_Task brief:_ Whenever a line contains the string "Then", copy it out of the entries.

_Data records:_
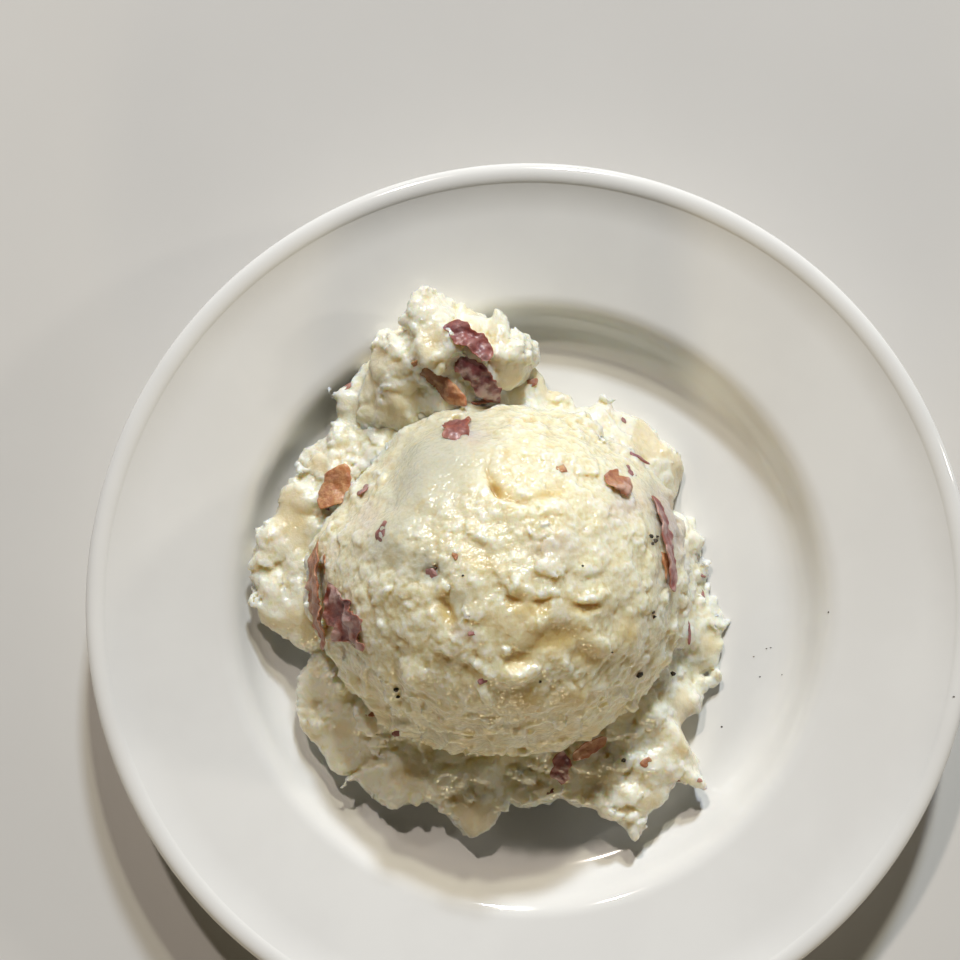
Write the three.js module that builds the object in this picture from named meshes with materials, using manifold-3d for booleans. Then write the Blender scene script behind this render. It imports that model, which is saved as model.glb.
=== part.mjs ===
// Mashed potato side: one scoop of skin-on mashed potato, pressed into a dome, standing on a
// ragged bed of mash in the well of a round white plate with a wide plain rim.
//
// Millimetres, +Z up. The origin is the middle of the plate's foot, on the surface it stands on.
// +Y points from the middle of the plate towards the high lump of mash beside the scoop.

import * as THREE from "three";
import { mergeVertices } from "three/addons/utils/BufferGeometryUtils.js";
import Module from "manifold-3d";

const wasm = await Module();
wasm.setup();

// ---------------------------------------------------------------- driving sizes

const PLATE_RADIUS = 90.5;
const RIM_HEIGHT = 20;
const BEAD_WIDTH = 4.2;
const SHOULDER_RADIUS = 63;
const SHOULDER_HEIGHT = 14.6;
const WELL_RADIUS = 51;
const WELL_HEIGHT = 5.5;
const FOOT_RADIUS = 47;
const FOOT_WIDTH = 5;
const FOOT_HEIGHT = 2.4;
const CHINA_THICKNESS = 4.1;
const PLATE_SEGMENTS = 56;
const CURVE_STEPS = 3;

// The scoop: half sizes and middle of its ellipsoid, whose lower part is inside the bed.
const SCOOP_HALF_SIZES = new THREE.Vector3(37.4, 35.4, 37);
const SCOOP_CENTRE = new THREE.Vector3(-6, 5.9, 15.5);
const SCOOP_DETAIL = 8;

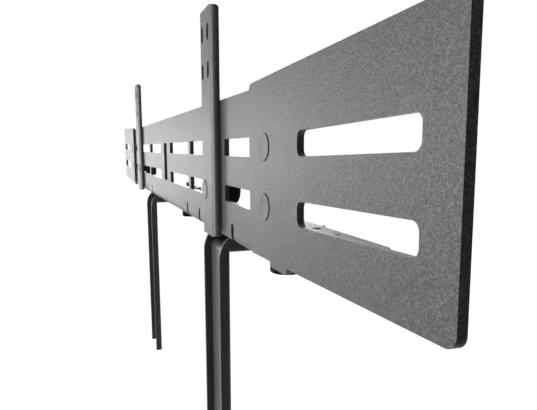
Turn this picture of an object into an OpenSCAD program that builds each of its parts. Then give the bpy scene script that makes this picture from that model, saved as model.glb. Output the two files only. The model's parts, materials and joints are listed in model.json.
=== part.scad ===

_Correct response:_
Write the three.js module that builds the object in this picture from named meshes with materials, using manifold-3d for booleans. Then write the Blender scene script behind this render. It imports that model, which is saved as model.glb.
Turn this picture of an object into an OpenSCAD program that builds each of its parts. Then give the bpy scene script that makes this picture from that model, saved as model.glb. Output the two files only. The model's parts, materials and joints are listed in model.json.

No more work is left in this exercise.